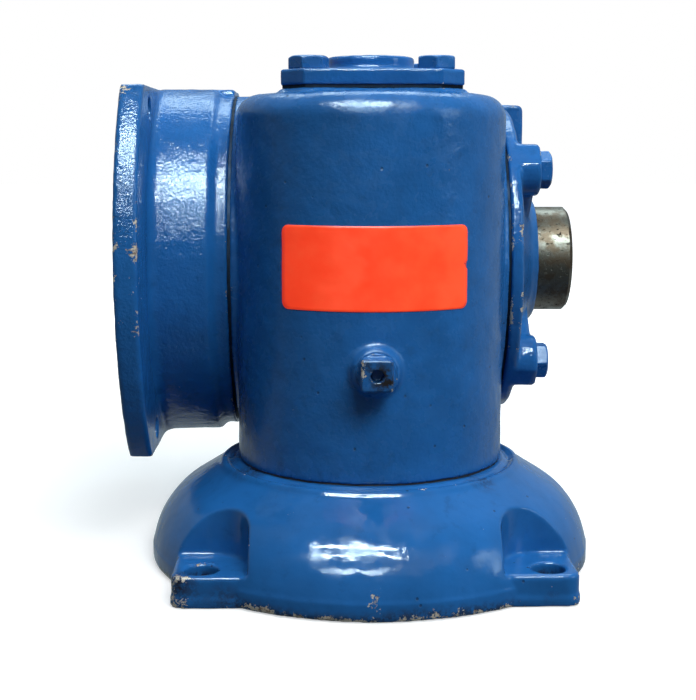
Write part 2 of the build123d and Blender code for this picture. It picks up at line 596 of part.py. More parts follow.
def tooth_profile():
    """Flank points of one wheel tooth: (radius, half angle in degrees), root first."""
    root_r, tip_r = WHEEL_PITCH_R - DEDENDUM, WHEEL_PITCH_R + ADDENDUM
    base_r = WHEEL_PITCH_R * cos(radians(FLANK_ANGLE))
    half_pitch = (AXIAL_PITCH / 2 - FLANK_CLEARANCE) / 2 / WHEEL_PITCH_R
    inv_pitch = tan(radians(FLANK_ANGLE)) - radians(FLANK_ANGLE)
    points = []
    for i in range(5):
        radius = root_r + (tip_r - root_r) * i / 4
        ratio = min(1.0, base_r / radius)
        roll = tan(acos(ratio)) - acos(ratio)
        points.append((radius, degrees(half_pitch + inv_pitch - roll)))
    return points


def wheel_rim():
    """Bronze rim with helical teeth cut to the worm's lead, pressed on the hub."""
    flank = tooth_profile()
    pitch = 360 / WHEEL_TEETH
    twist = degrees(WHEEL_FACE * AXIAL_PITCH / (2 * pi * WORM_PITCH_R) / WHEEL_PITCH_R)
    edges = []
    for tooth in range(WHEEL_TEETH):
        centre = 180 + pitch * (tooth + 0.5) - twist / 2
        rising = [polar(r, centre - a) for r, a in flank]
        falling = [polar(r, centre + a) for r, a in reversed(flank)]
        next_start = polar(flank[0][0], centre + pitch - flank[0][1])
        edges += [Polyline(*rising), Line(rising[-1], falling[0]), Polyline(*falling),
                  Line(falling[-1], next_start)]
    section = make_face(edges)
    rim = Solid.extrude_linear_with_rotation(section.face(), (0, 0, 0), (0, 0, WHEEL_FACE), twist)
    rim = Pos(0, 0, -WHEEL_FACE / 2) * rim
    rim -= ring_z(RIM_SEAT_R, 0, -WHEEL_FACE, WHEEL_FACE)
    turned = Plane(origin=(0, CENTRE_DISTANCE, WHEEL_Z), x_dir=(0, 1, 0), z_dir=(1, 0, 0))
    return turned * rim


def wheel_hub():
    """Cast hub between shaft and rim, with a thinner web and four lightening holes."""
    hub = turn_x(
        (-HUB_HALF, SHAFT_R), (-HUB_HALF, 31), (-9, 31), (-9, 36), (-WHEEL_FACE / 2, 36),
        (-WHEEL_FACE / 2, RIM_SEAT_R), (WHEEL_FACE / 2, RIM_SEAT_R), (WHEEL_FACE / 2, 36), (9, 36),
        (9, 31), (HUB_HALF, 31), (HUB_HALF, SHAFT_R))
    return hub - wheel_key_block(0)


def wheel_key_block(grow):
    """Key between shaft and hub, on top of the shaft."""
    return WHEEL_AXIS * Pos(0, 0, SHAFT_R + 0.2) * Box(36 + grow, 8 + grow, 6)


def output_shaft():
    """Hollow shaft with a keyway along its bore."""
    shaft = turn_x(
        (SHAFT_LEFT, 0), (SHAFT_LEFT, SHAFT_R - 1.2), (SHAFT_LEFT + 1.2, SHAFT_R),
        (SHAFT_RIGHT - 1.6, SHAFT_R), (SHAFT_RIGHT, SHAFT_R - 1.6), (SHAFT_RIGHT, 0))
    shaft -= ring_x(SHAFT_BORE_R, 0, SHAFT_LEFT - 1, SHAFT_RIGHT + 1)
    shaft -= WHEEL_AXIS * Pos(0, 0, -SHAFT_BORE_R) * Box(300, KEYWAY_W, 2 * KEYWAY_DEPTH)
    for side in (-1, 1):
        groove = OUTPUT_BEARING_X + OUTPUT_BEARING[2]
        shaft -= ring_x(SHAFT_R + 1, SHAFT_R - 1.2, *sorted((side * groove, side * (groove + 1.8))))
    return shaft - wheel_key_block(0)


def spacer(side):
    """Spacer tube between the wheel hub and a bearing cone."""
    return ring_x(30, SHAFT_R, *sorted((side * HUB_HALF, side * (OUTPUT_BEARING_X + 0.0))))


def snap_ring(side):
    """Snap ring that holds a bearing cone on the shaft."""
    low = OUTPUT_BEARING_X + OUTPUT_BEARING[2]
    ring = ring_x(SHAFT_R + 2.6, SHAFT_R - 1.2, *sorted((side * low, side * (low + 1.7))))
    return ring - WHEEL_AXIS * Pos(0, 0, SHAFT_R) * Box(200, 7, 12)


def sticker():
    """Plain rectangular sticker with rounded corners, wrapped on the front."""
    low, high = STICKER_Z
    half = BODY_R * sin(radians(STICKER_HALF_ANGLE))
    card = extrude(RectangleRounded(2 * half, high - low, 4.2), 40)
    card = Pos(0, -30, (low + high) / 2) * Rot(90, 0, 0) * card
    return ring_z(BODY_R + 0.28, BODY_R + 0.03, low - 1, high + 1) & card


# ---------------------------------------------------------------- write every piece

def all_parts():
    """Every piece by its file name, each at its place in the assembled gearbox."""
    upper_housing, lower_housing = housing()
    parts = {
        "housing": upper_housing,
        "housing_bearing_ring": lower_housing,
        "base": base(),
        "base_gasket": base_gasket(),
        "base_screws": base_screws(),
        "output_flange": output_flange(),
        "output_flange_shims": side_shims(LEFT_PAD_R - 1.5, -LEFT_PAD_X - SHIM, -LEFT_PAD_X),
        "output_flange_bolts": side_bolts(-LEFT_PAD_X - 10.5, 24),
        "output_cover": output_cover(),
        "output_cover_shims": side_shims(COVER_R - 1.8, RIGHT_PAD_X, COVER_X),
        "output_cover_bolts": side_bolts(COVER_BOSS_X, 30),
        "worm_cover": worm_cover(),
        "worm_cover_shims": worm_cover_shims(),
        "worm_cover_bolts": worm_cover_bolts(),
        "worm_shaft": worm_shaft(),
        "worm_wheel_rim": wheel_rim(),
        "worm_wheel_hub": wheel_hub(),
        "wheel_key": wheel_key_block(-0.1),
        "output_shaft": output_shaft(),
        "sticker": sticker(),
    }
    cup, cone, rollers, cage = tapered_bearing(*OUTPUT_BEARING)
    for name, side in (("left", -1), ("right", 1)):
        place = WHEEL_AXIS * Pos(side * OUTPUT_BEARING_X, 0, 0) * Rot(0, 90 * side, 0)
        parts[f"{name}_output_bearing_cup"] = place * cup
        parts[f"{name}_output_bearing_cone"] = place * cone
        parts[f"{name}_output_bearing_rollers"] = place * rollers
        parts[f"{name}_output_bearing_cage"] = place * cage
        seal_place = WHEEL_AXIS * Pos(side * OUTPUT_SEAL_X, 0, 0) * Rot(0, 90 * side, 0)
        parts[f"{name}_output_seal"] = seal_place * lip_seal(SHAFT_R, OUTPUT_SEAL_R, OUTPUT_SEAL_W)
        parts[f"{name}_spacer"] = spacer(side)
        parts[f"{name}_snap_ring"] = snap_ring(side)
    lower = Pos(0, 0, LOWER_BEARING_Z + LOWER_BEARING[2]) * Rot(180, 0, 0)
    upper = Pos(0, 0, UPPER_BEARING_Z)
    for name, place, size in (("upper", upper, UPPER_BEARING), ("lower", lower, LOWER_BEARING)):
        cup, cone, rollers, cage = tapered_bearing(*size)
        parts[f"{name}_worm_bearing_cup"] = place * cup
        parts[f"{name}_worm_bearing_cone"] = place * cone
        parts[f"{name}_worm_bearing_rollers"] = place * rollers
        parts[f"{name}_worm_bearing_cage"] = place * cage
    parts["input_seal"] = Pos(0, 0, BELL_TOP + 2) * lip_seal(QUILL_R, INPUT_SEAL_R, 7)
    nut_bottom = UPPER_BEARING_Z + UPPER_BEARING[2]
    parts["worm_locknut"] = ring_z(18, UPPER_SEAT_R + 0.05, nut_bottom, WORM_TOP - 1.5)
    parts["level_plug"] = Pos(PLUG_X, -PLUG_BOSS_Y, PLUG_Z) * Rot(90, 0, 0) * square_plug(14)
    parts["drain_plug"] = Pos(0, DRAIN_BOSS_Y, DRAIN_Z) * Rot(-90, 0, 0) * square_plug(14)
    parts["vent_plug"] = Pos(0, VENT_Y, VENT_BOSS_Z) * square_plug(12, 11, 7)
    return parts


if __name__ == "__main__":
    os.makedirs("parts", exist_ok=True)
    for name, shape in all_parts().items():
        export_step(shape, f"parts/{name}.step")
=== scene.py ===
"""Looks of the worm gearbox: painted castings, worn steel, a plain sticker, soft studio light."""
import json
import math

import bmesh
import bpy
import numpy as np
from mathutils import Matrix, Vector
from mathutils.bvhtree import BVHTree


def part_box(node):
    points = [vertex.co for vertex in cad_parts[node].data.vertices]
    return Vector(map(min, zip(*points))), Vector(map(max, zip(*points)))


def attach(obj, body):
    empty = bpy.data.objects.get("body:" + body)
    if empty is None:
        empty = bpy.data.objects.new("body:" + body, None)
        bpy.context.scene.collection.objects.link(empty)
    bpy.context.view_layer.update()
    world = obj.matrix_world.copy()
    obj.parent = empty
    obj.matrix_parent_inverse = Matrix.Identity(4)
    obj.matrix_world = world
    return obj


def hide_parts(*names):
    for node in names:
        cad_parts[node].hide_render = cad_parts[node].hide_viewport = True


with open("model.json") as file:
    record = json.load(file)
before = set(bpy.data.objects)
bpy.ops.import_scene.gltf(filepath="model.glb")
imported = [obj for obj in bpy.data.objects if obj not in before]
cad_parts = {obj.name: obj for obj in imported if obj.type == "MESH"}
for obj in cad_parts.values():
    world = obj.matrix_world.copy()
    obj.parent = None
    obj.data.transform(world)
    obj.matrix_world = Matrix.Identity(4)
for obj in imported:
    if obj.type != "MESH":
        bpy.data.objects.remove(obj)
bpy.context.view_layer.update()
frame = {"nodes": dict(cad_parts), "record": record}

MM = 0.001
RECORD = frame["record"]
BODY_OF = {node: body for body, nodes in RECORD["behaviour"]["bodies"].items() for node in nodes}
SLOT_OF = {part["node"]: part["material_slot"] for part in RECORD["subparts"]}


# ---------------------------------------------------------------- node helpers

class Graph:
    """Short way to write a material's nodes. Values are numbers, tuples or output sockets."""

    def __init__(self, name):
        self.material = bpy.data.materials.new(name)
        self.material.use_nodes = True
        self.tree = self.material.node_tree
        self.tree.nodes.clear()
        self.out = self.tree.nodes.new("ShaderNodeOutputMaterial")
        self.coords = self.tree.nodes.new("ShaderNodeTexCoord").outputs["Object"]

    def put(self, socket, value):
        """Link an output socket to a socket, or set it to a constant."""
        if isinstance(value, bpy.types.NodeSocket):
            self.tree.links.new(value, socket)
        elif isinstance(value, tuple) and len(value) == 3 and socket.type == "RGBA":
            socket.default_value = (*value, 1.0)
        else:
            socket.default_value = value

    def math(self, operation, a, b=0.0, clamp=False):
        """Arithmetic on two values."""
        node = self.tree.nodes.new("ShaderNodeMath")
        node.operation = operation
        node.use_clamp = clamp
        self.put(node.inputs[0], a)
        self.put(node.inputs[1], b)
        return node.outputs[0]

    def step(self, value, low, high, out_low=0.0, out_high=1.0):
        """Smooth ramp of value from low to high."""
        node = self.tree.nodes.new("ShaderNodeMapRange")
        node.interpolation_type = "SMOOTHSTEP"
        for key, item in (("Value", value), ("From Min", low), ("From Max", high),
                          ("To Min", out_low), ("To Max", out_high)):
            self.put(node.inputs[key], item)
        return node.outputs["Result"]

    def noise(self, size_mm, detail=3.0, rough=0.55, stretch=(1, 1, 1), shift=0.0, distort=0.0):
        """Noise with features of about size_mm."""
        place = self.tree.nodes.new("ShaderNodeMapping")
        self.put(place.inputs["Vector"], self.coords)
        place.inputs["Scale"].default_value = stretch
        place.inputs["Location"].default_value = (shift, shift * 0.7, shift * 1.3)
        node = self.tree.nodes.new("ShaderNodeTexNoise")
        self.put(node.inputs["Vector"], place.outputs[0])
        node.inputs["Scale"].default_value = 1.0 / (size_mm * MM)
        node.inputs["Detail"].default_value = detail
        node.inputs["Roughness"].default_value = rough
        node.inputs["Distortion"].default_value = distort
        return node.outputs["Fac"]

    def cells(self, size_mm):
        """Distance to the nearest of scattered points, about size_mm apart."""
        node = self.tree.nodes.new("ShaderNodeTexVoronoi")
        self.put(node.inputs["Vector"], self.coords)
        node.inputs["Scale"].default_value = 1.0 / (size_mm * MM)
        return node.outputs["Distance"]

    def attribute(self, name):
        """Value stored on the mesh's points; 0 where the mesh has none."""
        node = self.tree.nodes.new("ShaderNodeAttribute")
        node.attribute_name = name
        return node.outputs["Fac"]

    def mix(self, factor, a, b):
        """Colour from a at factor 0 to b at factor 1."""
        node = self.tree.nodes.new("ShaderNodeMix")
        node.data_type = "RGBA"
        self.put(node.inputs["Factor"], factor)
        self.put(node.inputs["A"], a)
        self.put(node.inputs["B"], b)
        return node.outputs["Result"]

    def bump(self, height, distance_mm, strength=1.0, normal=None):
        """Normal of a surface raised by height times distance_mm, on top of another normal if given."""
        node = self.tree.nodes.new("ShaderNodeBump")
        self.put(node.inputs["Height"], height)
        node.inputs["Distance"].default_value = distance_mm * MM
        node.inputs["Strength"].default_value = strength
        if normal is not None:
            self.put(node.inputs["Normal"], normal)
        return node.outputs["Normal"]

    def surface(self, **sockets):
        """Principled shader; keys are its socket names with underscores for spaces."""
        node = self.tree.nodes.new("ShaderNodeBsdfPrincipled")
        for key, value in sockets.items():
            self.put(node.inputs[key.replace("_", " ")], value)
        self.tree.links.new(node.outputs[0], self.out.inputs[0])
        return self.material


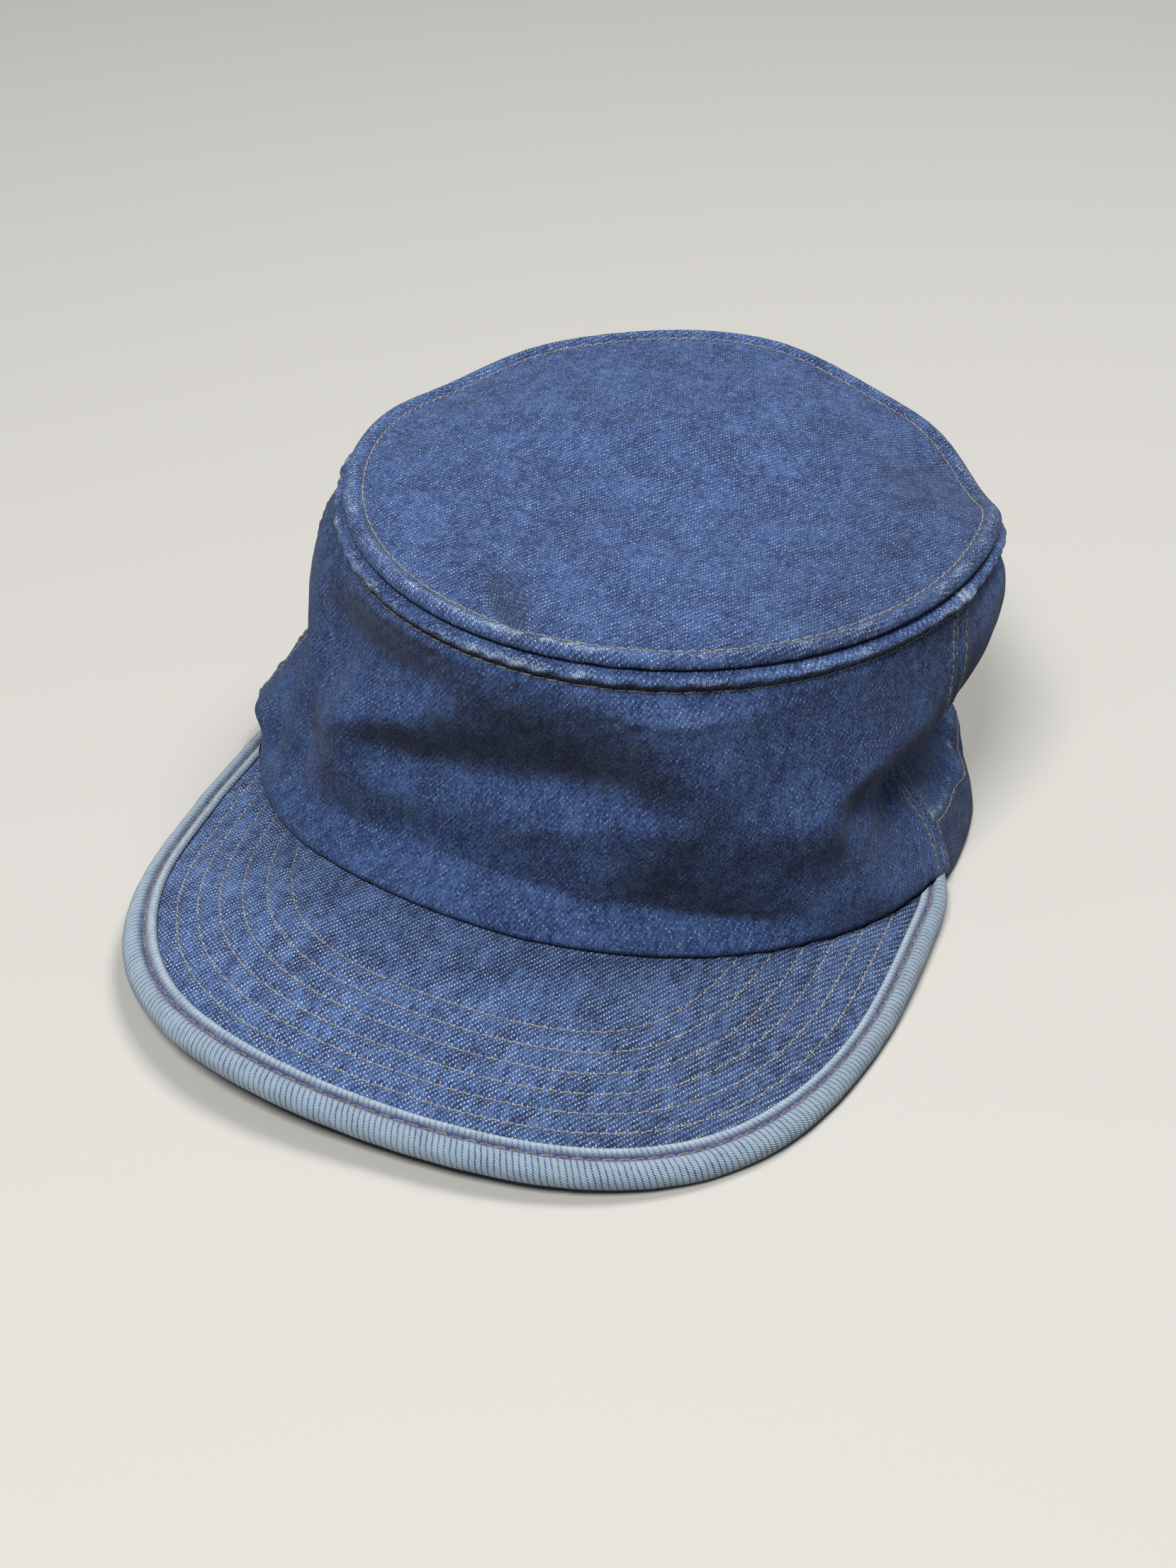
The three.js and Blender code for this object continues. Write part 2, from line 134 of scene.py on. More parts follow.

- - -

▶ Problem details: Everything from the first line through the line containing "return points" should be quoted exactly, and nothing beyond it.

▶ Answer to the exercise:
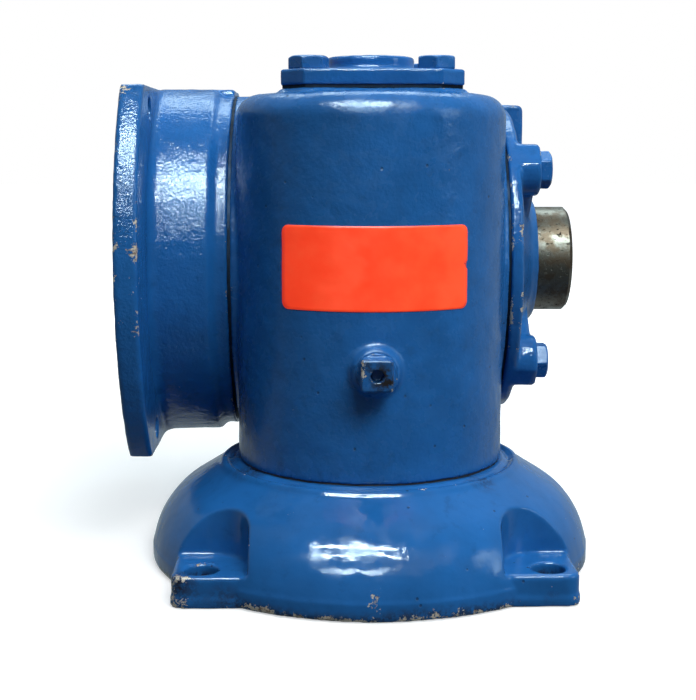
Write part 2 of the build123d and Blender code for this picture. It picks up at line 596 of part.py. More parts follow.
def tooth_profile():
    """Flank points of one wheel tooth: (radius, half angle in degrees), root first."""
    root_r, tip_r = WHEEL_PITCH_R - DEDENDUM, WHEEL_PITCH_R + ADDENDUM
    base_r = WHEEL_PITCH_R * cos(radians(FLANK_ANGLE))
    half_pitch = (AXIAL_PITCH / 2 - FLANK_CLEARANCE) / 2 / WHEEL_PITCH_R
    inv_pitch = tan(radians(FLANK_ANGLE)) - radians(FLANK_ANGLE)
    points = []
    for i in range(5):
        radius = root_r + (tip_r - root_r) * i / 4
        ratio = min(1.0, base_r / radius)
        roll = tan(acos(ratio)) - acos(ratio)
        points.append((radius, degrees(half_pitch + inv_pitch - roll)))
    return points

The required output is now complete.